Brief: Which lines run from the first one up to and including the one with "on the skin."? Print exactly those.

Provided material:
— Begin —

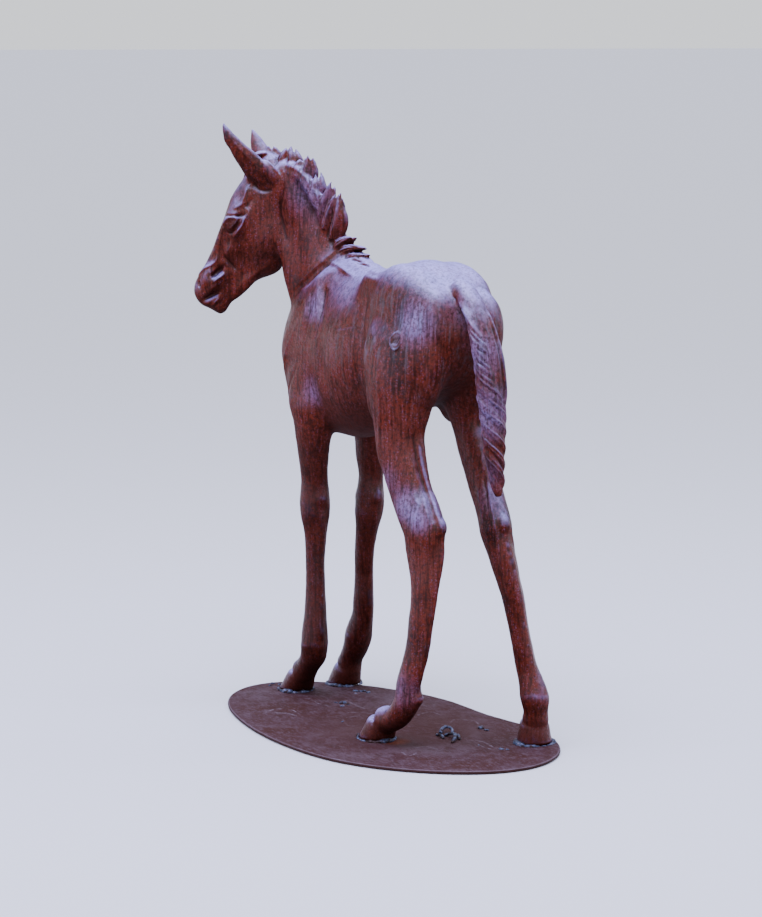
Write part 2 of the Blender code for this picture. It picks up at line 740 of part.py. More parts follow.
class Skin:
    """A mesh's points, with the sums that smoothing and carving need."""

    def __init__(self, mesh):
        self.mesh = mesh
        self.points = np.empty(len(mesh.vertices) * 3)
        mesh.vertices.foreach_get("co", self.points)
        self.points = self.points.reshape(-1, 3)
        edges = np.empty(len(mesh.edges) * 2, np.int32)
        mesh.edges.foreach_get("vertices", edges)
        self.edges = edges.reshape(-1, 2)
        self.valence = np.bincount(edges, minlength=len(self.points))[:, None]

    def pull(self):
        """The way from each point to the middle of its neighbours."""
        a, b = self.edges.T
        total = np.empty_like(self.points)
        for axis in range(3):
            values = self.points[:, axis]
            total[:, axis] = np.bincount(a, values[b], len(values))
            total[:, axis] += np.bincount(b, values[a], len(values))
        return total / self.valence - self.points

    def normals(self):
        self.write()
        out = np.empty(len(self.points) * 3)
        self.mesh.vertex_normals.foreach_get("vector", out)
        return out.reshape(-1, 3)

    def write(self):
        self.mesh.vertices.foreach_set("co", self.points.ravel())
        self.mesh.update()

    def smooth(self, rounds, share=0.5, where=1.0):
        for _ in range(rounds):
            self.points += self.pull() * share * where

    def press(self, strokes):
        """Grooves, or ridges where the depth is above nothing, along paths on the skin.

        Each stroke is (reach, depth, points): it fades across by reach and at both ends.
        """
        tree = KDTree(len(self.points))
        for i, point in enumerate(self.points):
            tree.insert(point, i)
        tree.balance()
        normals = self.normals()
        moved = np.zeros_like(self.points)
        for reach, depth, path in strokes:
            laid = curve_through(path, 8)
            laid = np.array([self.points[tree.find(point)[1]] for point in laid])
            for _ in range(3):
                laid[1:-1] = (laid[:-2] + laid[1:-1] * 2 + laid[2:]) / 4
            run = np.concatenate([[0], np.cumsum(np.linalg.norm(np.diff(laid, axis=0), axis=1))])
            count = max(3, int(run[-1] / (reach * 0.3)))
            along = np.linspace(0, run[-1], count)
            laid = np.stack([np.interp(along, run, laid[:, k]) for k in range(3)], axis=1)
            low, high = laid.min(axis=0) - 2 * reach, laid.max(axis=0) + 2 * reach
            near = np.flatnonzero(((self.points > low) & (self.points < high)).all(axis=1))
            gaps = np.linalg.norm(self.points[near][:, None] - laid[None], axis=2)
            nearest = gaps.argmin(axis=1)
            gap = gaps[np.arange(len(near)), nearest]
            fade = np.sin(math.pi * (nearest + 0.5) / count) ** 0.5
            amount = depth * fade * np.exp(-(gap / reach) ** 2)
            moved[near] += normals[near] * amount[:, None]
        self.points += moved

    def fill_valleys(self, rounds, where=1.0):
        """Points in a hollow rise to the mean of their neighbours; ridges stay."""
        for i in range(rounds):
            if i % 5 == 0:
                normals = self.normals()
            rise = (self.pull() * normals).sum(axis=1, keepdims=True)
            self.points += normals * np.maximum(rise, 0) * 0.8 * where


def body_forms(bm):
    trunk(bm)
    neck(bm)
    head(bm)
    for side in (LEFT, RIGHT):
        shoulder(bm, side)
        rump(bm, side)
    fore_limb(bm, LEFT_FORE)
    fore_limb(bm, RIGHT_FORE)
    hind_limb(bm, LEFT_HIND, LEFT_HIND_HEADING)
    hind_limb(bm, RIGHT_HIND, RIGHT_HIND_HEADING)


def trimming_forms(bm, strands=1):
    for x, y, toe, coronet in HOOVES.values():
        hoof(bm, x, y, toe, coronet)
    for spine, root in zip((LEFT_EAR, RIGHT_EAR), EAR_ROOTS):
        ear(bm, spine, root)
    mane(bm, strands)
    forelock(bm)
    tail(bm)


def body_mesh():
    """The body without its hair, ears and hooves, softened where one muscle meets another."""
    skin = Skin(welded(mesh_of(body_forms, "body"), BODY_VOXEL))
    skin.fill_valleys(16)
    on_trunk = np.clip((skin.points[:, 2] - TRUNK_FOOT) / TRUNK_FADE, 0, 1)
    on_trunk *= np.clip((TRUNK_HEAD - skin.points[:, 2]) / TRUNK_FADE, 0, 1)
    on_trunk = on_trunk[:, None]
    skin.fill_valleys(40, on_trunk)
    skin.smooth(8, where=on_trunk)
    skin.smooth(3)
    skin.write()
    return skin.mesh


def foal_mesh():
    """The whole foal as one skin, in units."""
    mesh = joined(body_mesh(), mesh_of(trimming_forms, "trimmings"))
    skin = Skin(welded(mesh, SKIN_VOXEL))
    skin.fill_valleys(4)
    skin.smooth(2)
    skin.press(strokes())
    skin.points[:, 2] -= skin.points[:, 2].min()
    skin.write()
    return skin.mesh


# Objects

def iron(name, colour, roughness):
    material = bpy.data.materials.new(name)
    material.use_nodes = True
    shader = material.node_tree.nodes["Principled BSDF"]
    shader.inputs["Base Color"].default_value = (*colour, 1)
    shader.inputs["Metallic"].default_value = 0.35
    shader.inputs["Roughness"].default_value = roughness
    return material


def foal():
    mesh = foal_mesh()
    triangles = sum(len(p.vertices) - 2 for p in mesh.polygons)
    mesh = evaluated(mesh, ("DECIMATE", {"ratio": FOAL_TRIANGLES / triangles,
                                         "use_collapse_triangulate": True}))
    lift = PLATE_THICKNESS + HOOF_CLEARANCE
    middle_x, middle_y = plate_middle()
    place = Matrix.Translation((SPINE_X * UNIT - middle_x, SPINE_Y * UNIT - middle_y, lift))
    mesh.transform(place @ Matrix.Scale(UNIT, 4))
    mesh.name = "foal"
    mesh.materials.clear()
    mesh.materials.append(iron("brown_iron_patina", (0.115, 0.042, 0.030), 0.38))
    mesh.shade_smooth()
    obj = bpy.data.objects.new("foal", mesh)
    bpy.context.scene.collection.objects.link(obj)


def plate_edge(sides=72):
    """The plate's hand-cut edge: an oval that swells and flattens a little as it goes."""
    half_length = PLATE_END_MARGIN + UNIT * STANCE_HALF_LENGTH
    half_width = PLATE_SIDE_MARGIN + UNIT * STANCE_HALF_WIDTH
    points = []
    for k in range(sides):
        a = 2 * math.pi * k / sides
        turned = a - math.radians(PLATE_TURN)
        reach = 1 / math.hypot(math.cos(turned) / half_length, math.sin(turned) / half_width)
        reach *= 1 + sum(swell * math.cos(order * a - math.radians(lag))
                         for order, swell, lag in PLATE_SWELLS)
        points.append((reach * math.cos(a), reach * math.sin(a)))
    return np.array(points)


def plate_middle():
    """The middle of the box around the plate's edge, before the plate is centred."""
    points = plate_edge()
    return (points.min(axis=0) + points.max(axis=0)) / 2


def base_plate():
    bm = bmesh.new()
    ring = [bm.verts.new((x, y, 0)) for x, y in plate_edge() - plate_middle()]
    under = bm.faces.new(ring)
    grown = bmesh.ops.extrude_face_region(bm, geom=[under])
    top = [v for v in grown["geom"] if isinstance(v, bmesh.types.BMVert)]
    bmesh.ops.translate(bm, vec=(0, 0, PLATE_THICKNESS), verts=top)
    bmesh.ops.recalc_face_normals(bm, faces=bm.faces)
    rim = [e for e in bm.edges if abs(e.verts[0].co.z - e.verts[1].co.z) < 1e-6]
    bmesh.ops.bevel(bm, geom=rim, offset=PLATE_RIM_ROUND, segments=2, affect="EDGES",
                    profile=0.5)
    mesh = bpy.data.meshes.new("base_plate")
    bm.to_mesh(mesh)
    bm.free()
    mesh.materials.append(iron("weathered_iron_plate", (0.12, 0.055, 0.045), 0.6))
    obj = bpy.data.objects.new("base_plate", mesh)
    bpy.context.scene.collection.objects.link(obj)


def main():
    for obj in list(bpy.data.objects):
        bpy.data.objects.remove(obj, do_unlink=True)
    foal()
    base_plate()


main()
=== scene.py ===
"""A newborn foal cast in iron on a thin oval plate, with its patina and its welded hooves."""

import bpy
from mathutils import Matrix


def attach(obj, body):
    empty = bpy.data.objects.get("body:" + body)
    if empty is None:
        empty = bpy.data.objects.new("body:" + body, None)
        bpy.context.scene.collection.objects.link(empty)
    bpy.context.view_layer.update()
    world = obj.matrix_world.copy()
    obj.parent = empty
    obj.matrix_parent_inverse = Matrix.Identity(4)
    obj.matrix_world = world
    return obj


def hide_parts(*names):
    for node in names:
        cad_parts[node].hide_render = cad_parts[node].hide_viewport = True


bl_info = {
    "name": "Cast Iron Foal",
    "version": (1, 0, 0),
    "blender": (4, 5, 0),
    "location": "View3D > Sidebar > Foal",
    "description": "Models a patinated cast iron foal that stands on an oval plate",
    "category": "Add Mesh",
}

import math
import random

import bmesh
import bpy
import numpy as np
from mathutils import Matrix, Vector, noise
from mathutils.kdtree import KDTree

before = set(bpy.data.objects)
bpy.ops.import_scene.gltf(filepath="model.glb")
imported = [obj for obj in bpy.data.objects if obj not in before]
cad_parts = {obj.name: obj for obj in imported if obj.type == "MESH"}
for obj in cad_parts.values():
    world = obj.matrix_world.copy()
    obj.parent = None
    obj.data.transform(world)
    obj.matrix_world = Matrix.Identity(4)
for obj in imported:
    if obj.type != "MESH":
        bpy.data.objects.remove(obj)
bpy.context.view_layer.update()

FOAL_HEIGHT = 1.262
UNITS_TALL = 1262.0
UNIT = FOAL_HEIGHT / UNITS_TALL

PLATE_THICKNESS = 0.008
PLATE_RIM_ROUND = 0.003
PLATE_END_MARGIN = 0.094
PLATE_SIDE_MARGIN = 0.056
PLATE_TURN = 4.2
PLATE_SWELLS = ((3, 0.035, 136), (4, 0.026, 155), (5, 0.015, 200))
HOOF_CLEARANCE = 0.0003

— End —

Complete answer:
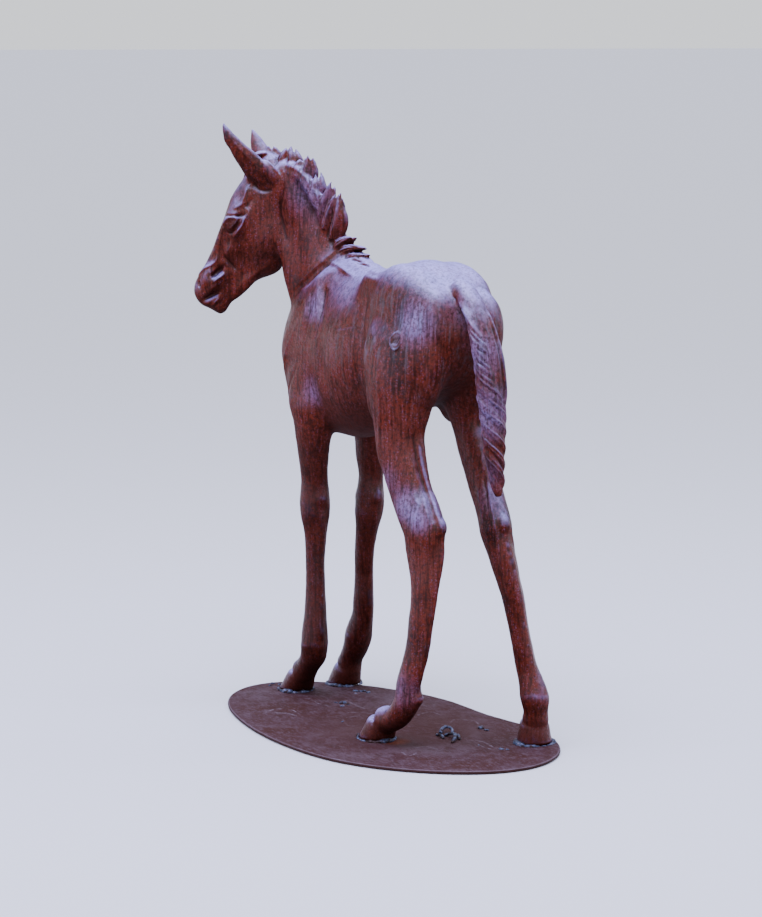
Write part 2 of the Blender code for this picture. It picks up at line 740 of part.py. More parts follow.
class Skin:
    """A mesh's points, with the sums that smoothing and carving need."""

    def __init__(self, mesh):
        self.mesh = mesh
        self.points = np.empty(len(mesh.vertices) * 3)
        mesh.vertices.foreach_get("co", self.points)
        self.points = self.points.reshape(-1, 3)
        edges = np.empty(len(mesh.edges) * 2, np.int32)
        mesh.edges.foreach_get("vertices", edges)
        self.edges = edges.reshape(-1, 2)
        self.valence = np.bincount(edges, minlength=len(self.points))[:, None]

    def pull(self):
        """The way from each point to the middle of its neighbours."""
        a, b = self.edges.T
        total = np.empty_like(self.points)
        for axis in range(3):
            values = self.points[:, axis]
            total[:, axis] = np.bincount(a, values[b], len(values))
            total[:, axis] += np.bincount(b, values[a], len(values))
        return total / self.valence - self.points

    def normals(self):
        self.write()
        out = np.empty(len(self.points) * 3)
        self.mesh.vertex_normals.foreach_get("vector", out)
        return out.reshape(-1, 3)

    def write(self):
        self.mesh.vertices.foreach_set("co", self.points.ravel())
        self.mesh.update()

    def smooth(self, rounds, share=0.5, where=1.0):
        for _ in range(rounds):
            self.points += self.pull() * share * where

    def press(self, strokes):
        """Grooves, or ridges where the depth is above nothing, along paths on the skin.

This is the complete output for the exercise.